Types of Stocks Every Investor Should Know

One of the most important things when it comes to trading stocks is learning how to pick the right ones to trade.  However, before we dig deeper into how to find the right stocks, it’s important we show you that stocks come in many different shapes and forms.

And different types of stocks come with different privileges, different levels of risk, and different profit potentials. If you can determine which kind of stocks best suits your financial situation, skills, and goals, you can find your niche in the multi-faceted world of stock trading and focus your efforts in the right direction. And for that reason, we must introduce you to different types so you can decide what fits you best. Let’s start then.

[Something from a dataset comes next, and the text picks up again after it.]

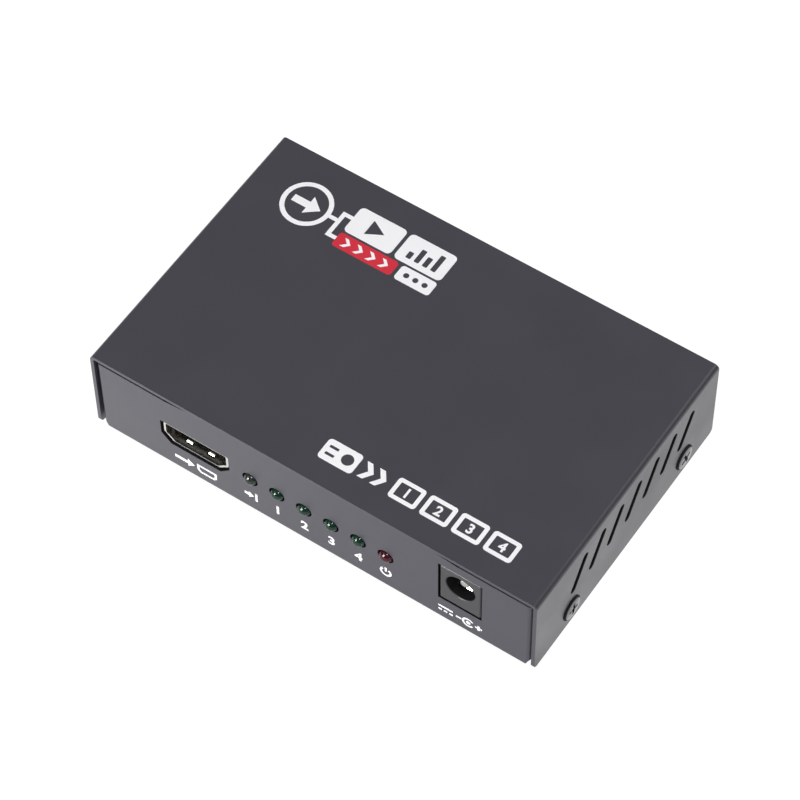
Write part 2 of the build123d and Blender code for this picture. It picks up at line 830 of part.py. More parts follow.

What Are The Different Types of Stocks?

Stocks can be divided into multiple categories using a number of different parameters such as the company size, ownership type, market capitalization, dividend payments, industry, risks, and country.

Below, we will cover each one of these categories to guide you to a better understanding of the different types of stocks.

Types of Stocks

Stocks By Ownership

The basis of ownership rules is the most common parameter for classifying stocks. This means that the given company will decide whether to offer common, preferred, or hybrid stocks.

Common Stocks

If you are new to investing in stocks and only looking to buy a few shares here and there, you are very likely to invest in common stocks, which are exactly what its name suggests – The most common type of stock. 

When an investor purchases common stock, they are typically also granted voting rights (typically one for each share) and a stake in the organization’s profits. Generally, the more shares an investor owns, the stronger the vote.

Preferred Stocks

Preferred stocks, also often compared to bonds, are the other primary type of stock. And as the name suggests (again), preferred shareholders get preferred treatment. This means that when an investor holds a preferred stock, fixed dividends are paid to them, and in the case of liquidation or bankruptcy, preferred stockholders will get their shares before common shareholders do. They are usually bought by investors who prioritize income over long-term growth.

Hybrid Stocks

Hybrid stocks, also called convertible preferred shares, come with an option to be converted into a predetermined number of common stocks at a specified time. Hybrid stocks, however, usually do not come with voting rights like common stocks. 

Different Market-Caps

Another way to categorize stocks is by the company’s size, shown in its market capitalization or market cap. They vary from mega-cap all the way to micro-cap stocks.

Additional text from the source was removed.